We consider two data sets $W_0$ and $W_1$ just for simplicity. One may partition the data $W$ into many data subsets $w_t \in W_k,\ t \in T_k,\ k=1,...,K, \ \cup_k W_k=W,\ \cup_k T_k = T$. In this case we minimize the sum

$$S_{K}=\arg \min_S \Delta(S),$$ (52)

where

$$\Delta(S)= \sum _{k,l} \Delta_{k,l}(S).$$ (53)

Here

$$\Delta_{k,l}(S)= \sum_{t \in T_k} \epsilon_t^2(S,C_l(S),W).$$ (54)

Note, that in this case dividing the data $W$ into many parts one may obtain sequences $T_k$ to short for the meaningful estimation of parameters $C_k$ if $T$ is not very large. If $T$ is very large one may expect that most of the fitting parameters $C_k$ would be different in different data subsets $W_k$ and will be eliminated by the stabilization procedure (1.54). Therefore number $K=2$ seems reasonable as the first stabilization attempt. One may try $K >2$ later on.

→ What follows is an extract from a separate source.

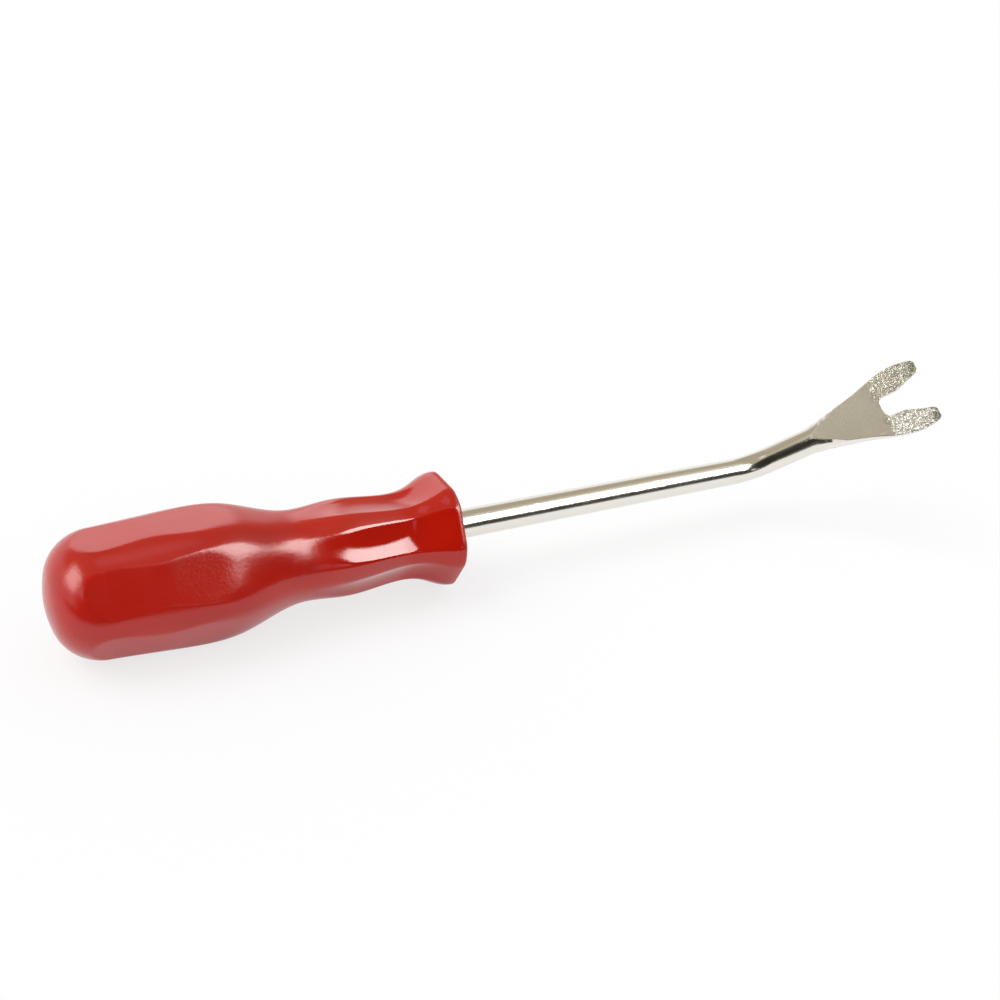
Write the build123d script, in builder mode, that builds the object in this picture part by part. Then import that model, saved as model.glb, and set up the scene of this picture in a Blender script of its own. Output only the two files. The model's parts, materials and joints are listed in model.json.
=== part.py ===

The usefulness of the structural stabilization follows from the observation that any optimal estimate of time series parameters using a part $W_0$ of the data $W=W_0 \cup W_1$ is optimal for another part $W_1$ only if all the parameters remain the same. Otherwise one may obtain a better estimate eliminating the changing parameters from the model. For example in the case of changing parameters $(a_i,\ i=2,...,p,\ b_j,\ j=1,...,q)$ of the ARMA model the best prediction may be obtained by elimination of all the parameters except $a_1=1$ (see Table 1.1).